The atmosphere is composed mainly of nitrogen and oxygen, which make up about 99 per cent of clean, dry air. Nitrogen 78 percent, oxygen 21 per cent and other gases like carbon dioxide, argon and others comprise 1 per cent by volume.

Oxygen is the breath of life while nitrogen helps in the growth of living organisms. Carbon dioxide, though present in a minute amount, is important as it absorbs heat radiated by the earth, thereby keeping the planet warm. It is also essential for the growth of plants.

The density of the atmosphere varies with height. It is maximum at sea level and decreases rapidly as we go up. The temperature also decreases as we go upwards. The atmosphere exerts pressure on the earth. Air moves from high pressure to low pressure. Moving air is known as wind.

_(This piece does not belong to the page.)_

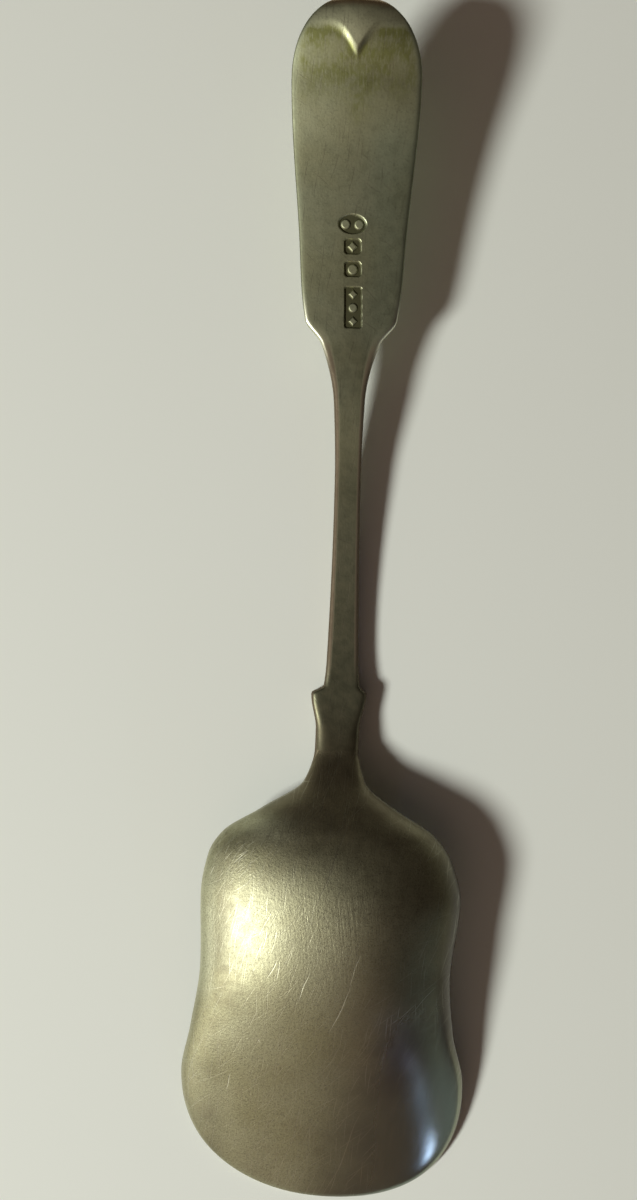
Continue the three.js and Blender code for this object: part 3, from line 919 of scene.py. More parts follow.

Biosphere – The Domain of Life

The biosphere is the narrow zone of contact between the land, water and air. It is in this zone that life, that is unique to this planet, exists. There are several species of organisms that vary in size from microbes and bacteria to huge mammals. All the living organisms including humans are linked to each other and to the biosphere for survival. The organisms in the biosphere are broadly divided into the plant kingdom and the animal kingdom.

The three domains of the earth interact with each other and affect each other in some way or the other. For example, cutting of forests for fulfilling our needs of wood, or clearing land for agriculture may lead to fast removal of soil from slopes. Similarly, earth’s surface may be changed due to natural calamities like earthquakes.

Discharge of waste material into lakes and rivers makes the water unsuitable for human use. It also damages other forms of life. Emissions from industries, thermal power plants and vehicles, pollute the air. Carbon dioxide (CO2 ) is an important constituent of air. But increase in the amount of CO2 leads to increase in global temperatures. This is termed as global warming.